↓↓↓

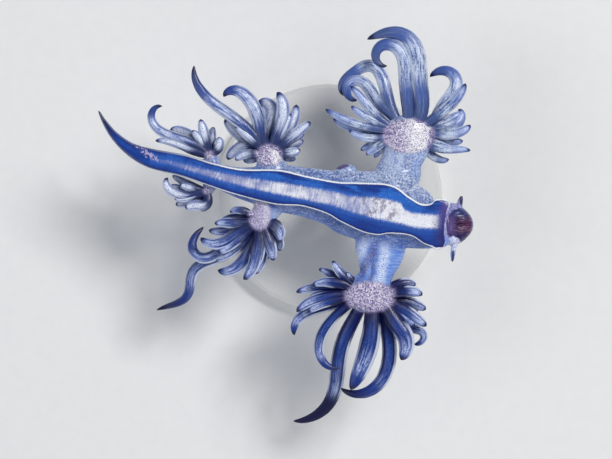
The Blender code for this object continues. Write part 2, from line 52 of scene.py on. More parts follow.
class Value:
    """One output of a node. Sums written with + - * / and abs add Math nodes to its tree."""

    def __init__(self, finish, socket):
        self.finish = finish
        self.socket = socket

    def math(self, operation, first, second):
        return self.finish.node("Math", {0: first, 1: second}, operation=operation)

    def __add__(self, other):
        return self.math("ADD", self, other)

    def __radd__(self, other):
        return self.math("ADD", other, self)

    def __sub__(self, other):
        return self.math("SUBTRACT", self, other)

    def __rsub__(self, other):
        return self.math("SUBTRACT", other, self)

    def __mul__(self, other):
        return self.math("MULTIPLY", self, other)

    def __rmul__(self, other):
        return self.math("MULTIPLY", other, self)

    def __truediv__(self, other):
        return self.math("DIVIDE", self, other)

    def __abs__(self):
        return self.finish.node("Math", {0: self}, operation="ABSOLUTE")

    def step(self, low, high, bottom=0.0, top=1.0):
        """From bottom to top, smoothly, as the value goes from low to high."""
        sockets = {0: self, 1: low, 2: high, 3: bottom, 4: top}
        return self.finish.node("MapRange", sockets, interpolation_type="SMOOTHSTEP")

    def over(self, share, *tone):
        """Lays a plain colour or another tone over this one, as far as share says."""
        self.socket = self.finish.mix(share, self, tone if len(tone) == 3 else tone[0]).socket


class Finish:
    """A material on one Principled shader, built node by node."""

    def __init__(self, name, **constants):
        self.material = bpy.data.materials.new(name)
        self.material.use_nodes = True
        self.tree = self.material.node_tree
        self.shader = self.tree.nodes["Principled BSDF"]
        for key, value in constants.items():
            self.shader.inputs[key.replace("_", " ")].default_value = value

    def node(self, kind, sockets, out=0, **settings):
        made = self.tree.nodes.new("ShaderNode" + kind)
        for key, value in settings.items():
            setattr(made, key, value)
        for key, value in sockets.items():
            if isinstance(value, Value):
                self.tree.links.new(value.socket, made.inputs[key])
            else:
                made.inputs[key].default_value = value
        return Value(self, made.outputs[out])

    def parts(self, vector):
        """The three numbers of a vector."""
        split = self.node("SeparateXYZ", {0: vector}).socket.node
        return [Value(self, output) for output in split.outputs]

    def mix(self, share, *tones):
        """From one tone to another as share grows, each a value or a plain colour."""
        first, second = [tone if isinstance(tone, Value) else colour(*tone) for tone in tones]
        return self.node("Mix", {0: share, 6: first, 7: second}, out=2, data_type="RGBA")

    def noise(self, vector, scale, detail=2.0, roughness=0.5):
        sockets = {"Vector": vector, "Scale": scale, "Detail": detail, "Roughness": roughness}
        return self.node("TexNoise", sockets)

    def cells(self, vector, scale, out=0):
        return self.node("TexVoronoi", {"Vector": vector, "Scale": scale}, out=out)

    def own(self, name, out=2):
        """The piece's own attribute: a number, or with out=1 a vector."""
        return self.node("Attribute", {}, out=out, attribute_name=name)

    def stretch(self, vector, x, y, z):
        return self.node("Mapping", {"Vector": vector, "Scale": (x, y, z)})

    def in_mm(self):
        place = self.node("TexCoord", {}, out=3)
        return self.stretch(place, 1 / MM, 1 / MM, 1 / MM)

    def bump(self, height, strength, reach, under=None):
        sockets = {"Height": height, "Strength": strength, "Distance": reach * MM}
        if under:
            sockets["Normal"] = under
        return self.node("Bump", sockets)

    def feed(self, **sockets):
        for key, value in sockets.items():
            self.tree.links.new(value.socket, self.shader.inputs[key.replace("_", " ")])


def colour(red, green, blue):
    """A colour as the eye sees it, 0 to 255, brought to the shader's even scale."""
    parts = [c / 255 for c in (red, green, blue)]
    even = [c / 12.92 if c <= 0.04045 else ((c + 0.055) / 1.055) ** 2.4 for c in parts]
    return (*even, 1.0)


def add_object(name, data):
    made = bpy.data.objects.new(name, data)
    bpy.context.scene.collection.objects.link(made)
    return made


def lamp(name, place, size, watts, tint=(1.0, 1.0, 1.0)):
    light = bpy.data.lights.new(name, "AREA")
    light.shape = "DISK"
    light.size = size * MM
    light.energy = watts
    light.color = tint
    made = add_object(name, light)
    made.location = [c * MM for c in place]
    aim = (-made.location).to_track_quat("-Z", "Y")
    made.rotation_euler = aim.to_euler()


floor_mesh = bpy.data.meshes.new("floor")
half = FLOOR_HALF * MM
corners = ((-half, -half, 0.0), (half, -half, 0.0), (half, half, 0.0), (-half, half, 0.0))
floor_mesh.from_pydata(corners, [], [(0, 1, 2, 3)])
floor = add_object("floor", floor_mesh)
paper = Finish("pale_paper", Roughness=0.9)
paper_grain = paper.noise(paper.in_mm(), 0.8, detail=4.0)
paper.feed(Base_Color=paper.mix(paper_grain, (228, 229, 230), (234, 235, 235)))
floor_mesh.materials.append(paper.material)

lamp("key_lamp", (170, 150, 330), 130, 1.08, (1.0, 0.98, 0.95))
lamp("fill_lamp", (-240, -60, 260), 240, 0.34, (0.95, 0.97, 1.0))
lamp("low_lamp", (40, -300, 120), 160, 0.22)

world = bpy.data.worlds.new("studio")
world.use_nodes = True
sky = world.node_tree.nodes["Background"].inputs
sky["Color"].default_value = (0.85, 0.90, 1.0, 1.0)
sky["Strength"].default_value = 0.21
bpy.context.scene.world = world
bpy.context.scene.view_settings.view_transform = "Standard"

camera_data = bpy.data.cameras.new("camera")
camera_data.sensor_width = SENSOR_WIDTH
camera_data.lens = SENSOR_WIDTH * CAMERA_ABOVE_SOLE / VIEW_WIDTH
camera_data.clip_start = 0.01
camera_data.clip_end = 5.0
camera = add_object("camera", camera_data)
camera.location = [c * MM for c in (*VIEW_MIDDLE, SOLE_HEIGHT + CAMERA_ABOVE_SOLE)]
bpy.context.scene.camera = camera

# The trunk, from the thread of the tail to the neck: a long muscular foot with a thin edge
# that stands proud of the soft flanks, and a round back below, which hangs down here.
RIM_THICKNESS = 0.42
SOLE_CROWN = 0.05
RIM_INSET = 0.26
TRUNK_STEPS = 16
RIM_POINTS = 7
FLANK_STEPS = 5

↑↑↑

* _Job_: Copy the lines from the start of the data verbatim, stopping after the line containing "self.socket = socket".

* _Output below_:
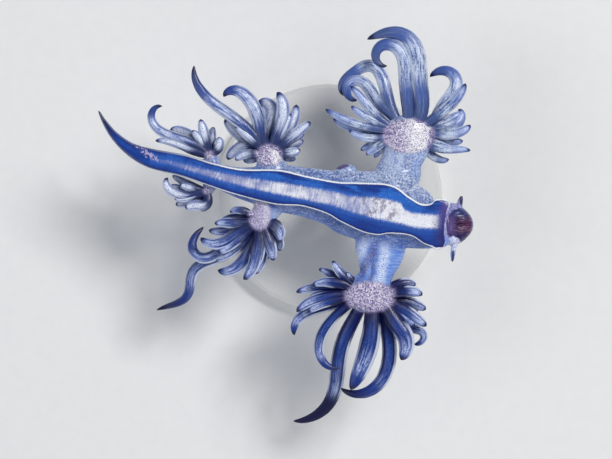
The Blender code for this object continues. Write part 2, from line 52 of scene.py on. More parts follow.
class Value:
    """One output of a node. Sums written with + - * / and abs add Math nodes to its tree."""

    def __init__(self, finish, socket):
        self.finish = finish
        self.socket = socket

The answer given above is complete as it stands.